## Exercise details:
Reproduce the listing below in its entirety. Change nothing.

## Working data:
++++
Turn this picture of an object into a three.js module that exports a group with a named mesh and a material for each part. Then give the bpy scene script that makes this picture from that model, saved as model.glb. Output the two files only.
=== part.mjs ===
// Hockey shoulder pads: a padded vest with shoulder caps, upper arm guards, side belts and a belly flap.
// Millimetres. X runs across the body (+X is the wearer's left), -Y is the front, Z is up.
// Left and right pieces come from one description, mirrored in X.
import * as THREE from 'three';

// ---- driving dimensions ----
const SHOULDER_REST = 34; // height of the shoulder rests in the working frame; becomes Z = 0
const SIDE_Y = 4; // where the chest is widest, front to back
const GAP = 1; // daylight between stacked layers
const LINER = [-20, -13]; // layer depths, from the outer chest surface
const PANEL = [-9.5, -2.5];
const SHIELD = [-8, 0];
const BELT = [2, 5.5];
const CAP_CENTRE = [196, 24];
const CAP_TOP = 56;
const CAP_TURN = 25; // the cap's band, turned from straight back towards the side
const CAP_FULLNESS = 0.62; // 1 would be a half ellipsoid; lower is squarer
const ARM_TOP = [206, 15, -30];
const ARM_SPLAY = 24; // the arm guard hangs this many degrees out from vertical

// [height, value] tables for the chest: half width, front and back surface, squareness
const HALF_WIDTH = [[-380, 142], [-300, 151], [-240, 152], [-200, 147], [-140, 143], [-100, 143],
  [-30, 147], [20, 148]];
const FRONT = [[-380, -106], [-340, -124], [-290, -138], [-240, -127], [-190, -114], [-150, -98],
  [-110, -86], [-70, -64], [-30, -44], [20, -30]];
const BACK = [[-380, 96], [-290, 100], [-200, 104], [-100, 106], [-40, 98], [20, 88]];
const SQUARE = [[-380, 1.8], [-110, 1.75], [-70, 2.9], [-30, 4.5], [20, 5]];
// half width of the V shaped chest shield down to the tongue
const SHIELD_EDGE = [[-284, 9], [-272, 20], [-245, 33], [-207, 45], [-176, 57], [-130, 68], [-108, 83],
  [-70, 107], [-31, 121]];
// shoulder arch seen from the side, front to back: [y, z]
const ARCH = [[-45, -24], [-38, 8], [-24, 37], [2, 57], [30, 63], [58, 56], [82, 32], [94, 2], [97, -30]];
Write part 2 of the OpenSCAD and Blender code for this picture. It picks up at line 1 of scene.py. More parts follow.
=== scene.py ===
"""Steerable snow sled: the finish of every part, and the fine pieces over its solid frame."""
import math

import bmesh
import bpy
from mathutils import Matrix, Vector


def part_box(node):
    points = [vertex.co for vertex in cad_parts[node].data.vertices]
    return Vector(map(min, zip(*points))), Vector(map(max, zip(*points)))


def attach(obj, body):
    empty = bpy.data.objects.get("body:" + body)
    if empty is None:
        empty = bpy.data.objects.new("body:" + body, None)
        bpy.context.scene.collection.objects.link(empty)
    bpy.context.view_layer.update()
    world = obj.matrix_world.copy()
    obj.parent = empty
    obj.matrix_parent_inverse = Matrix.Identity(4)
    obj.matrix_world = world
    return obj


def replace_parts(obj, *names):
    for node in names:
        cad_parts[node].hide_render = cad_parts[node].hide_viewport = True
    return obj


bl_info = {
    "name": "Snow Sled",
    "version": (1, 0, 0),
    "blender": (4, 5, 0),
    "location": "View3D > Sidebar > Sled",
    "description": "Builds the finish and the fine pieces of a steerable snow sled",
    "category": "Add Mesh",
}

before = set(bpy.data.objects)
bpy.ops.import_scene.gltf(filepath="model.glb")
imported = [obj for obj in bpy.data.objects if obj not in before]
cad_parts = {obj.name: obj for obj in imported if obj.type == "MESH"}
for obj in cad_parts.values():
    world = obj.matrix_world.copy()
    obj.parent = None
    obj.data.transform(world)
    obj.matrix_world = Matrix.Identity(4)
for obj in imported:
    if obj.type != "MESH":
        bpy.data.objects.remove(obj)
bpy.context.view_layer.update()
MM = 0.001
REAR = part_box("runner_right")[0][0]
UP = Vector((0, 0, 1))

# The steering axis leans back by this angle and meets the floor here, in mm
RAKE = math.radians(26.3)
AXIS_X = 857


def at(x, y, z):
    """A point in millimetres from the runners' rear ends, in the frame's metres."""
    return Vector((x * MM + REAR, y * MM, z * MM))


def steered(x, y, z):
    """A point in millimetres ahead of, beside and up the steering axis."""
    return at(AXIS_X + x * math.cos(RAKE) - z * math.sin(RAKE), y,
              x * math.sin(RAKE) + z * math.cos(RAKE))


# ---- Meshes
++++
## Solution for this problem:
Turn this picture of an object into a three.js module that exports a group with a named mesh and a material for each part. Then give the bpy scene script that makes this picture from that model, saved as model.glb. Output the two files only.
=== part.mjs ===
// Hockey shoulder pads: a padded vest with shoulder caps, upper arm guards, side belts and a belly flap.
// Millimetres. X runs across the body (+X is the wearer's left), -Y is the front, Z is up.
// Left and right pieces come from one description, mirrored in X.
import * as THREE from 'three';

// ---- driving dimensions ----
const SHOULDER_REST = 34; // height of the shoulder rests in the working frame; becomes Z = 0
const SIDE_Y = 4; // where the chest is widest, front to back
const GAP = 1; // daylight between stacked layers
const LINER = [-20, -13]; // layer depths, from the outer chest surface
const PANEL = [-9.5, -2.5];
const SHIELD = [-8, 0];
const BELT = [2, 5.5];
const CAP_CENTRE = [196, 24];
const CAP_TOP = 56;
const CAP_TURN = 25; // the cap's band, turned from straight back towards the side
const CAP_FULLNESS = 0.62; // 1 would be a half ellipsoid; lower is squarer
const ARM_TOP = [206, 15, -30];
const ARM_SPLAY = 24; // the arm guard hangs this many degrees out from vertical

// [height, value] tables for the chest: half width, front and back surface, squareness
const HALF_WIDTH = [[-380, 142], [-300, 151], [-240, 152], [-200, 147], [-140, 143], [-100, 143],
  [-30, 147], [20, 148]];
const FRONT = [[-380, -106], [-340, -124], [-290, -138], [-240, -127], [-190, -114], [-150, -98],
  [-110, -86], [-70, -64], [-30, -44], [20, -30]];
const BACK = [[-380, 96], [-290, 100], [-200, 104], [-100, 106], [-40, 98], [20, 88]];
const SQUARE = [[-380, 1.8], [-110, 1.75], [-70, 2.9], [-30, 4.5], [20, 5]];
// half width of the V shaped chest shield down to the tongue
const SHIELD_EDGE = [[-284, 9], [-272, 20], [-245, 33], [-207, 45], [-176, 57], [-130, 68], [-108, 83],
  [-70, 107], [-31, 121]];
// shoulder arch seen from the side, front to back: [y, z]
const ARCH = [[-45, -24], [-38, 8], [-24, 37], [2, 57], [30, 63], [58, 56], [82, 32], [94, 2], [97, -30]];
Write part 2 of the OpenSCAD and Blender code for this picture. It picks up at line 1 of scene.py. More parts follow.
=== scene.py ===
"""Steerable snow sled: the finish of every part, and the fine pieces over its solid frame."""
import math

import bmesh
import bpy
from mathutils import Matrix, Vector


def part_box(node):
    points = [vertex.co for vertex in cad_parts[node].data.vertices]
    return Vector(map(min, zip(*points))), Vector(map(max, zip(*points)))


def attach(obj, body):
    empty = bpy.data.objects.get("body:" + body)
    if empty is None:
        empty = bpy.data.objects.new("body:" + body, None)
        bpy.context.scene.collection.objects.link(empty)
    bpy.context.view_layer.update()
    world = obj.matrix_world.copy()
    obj.parent = empty
    obj.matrix_parent_inverse = Matrix.Identity(4)
    obj.matrix_world = world
    return obj


def replace_parts(obj, *names):
    for node in names:
        cad_parts[node].hide_render = cad_parts[node].hide_viewport = True
    return obj


bl_info = {
    "name": "Snow Sled",
    "version": (1, 0, 0),
    "blender": (4, 5, 0),
    "location": "View3D > Sidebar > Sled",
    "description": "Builds the finish and the fine pieces of a steerable snow sled",
    "category": "Add Mesh",
}

before = set(bpy.data.objects)
bpy.ops.import_scene.gltf(filepath="model.glb")
imported = [obj for obj in bpy.data.objects if obj not in before]
cad_parts = {obj.name: obj for obj in imported if obj.type == "MESH"}
for obj in cad_parts.values():
    world = obj.matrix_world.copy()
    obj.parent = None
    obj.data.transform(world)
    obj.matrix_world = Matrix.Identity(4)
for obj in imported:
    if obj.type != "MESH":
        bpy.data.objects.remove(obj)
bpy.context.view_layer.update()
MM = 0.001
REAR = part_box("runner_right")[0][0]
UP = Vector((0, 0, 1))

# The steering axis leans back by this angle and meets the floor here, in mm
RAKE = math.radians(26.3)
AXIS_X = 857


def at(x, y, z):
    """A point in millimetres from the runners' rear ends, in the frame's metres."""
    return Vector((x * MM + REAR, y * MM, z * MM))


def steered(x, y, z):
    """A point in millimetres ahead of, beside and up the steering axis."""
    return at(AXIS_X + x * math.cos(RAKE) - z * math.sin(RAKE), y,
              x * math.sin(RAKE) + z * math.cos(RAKE))


# ---- Meshes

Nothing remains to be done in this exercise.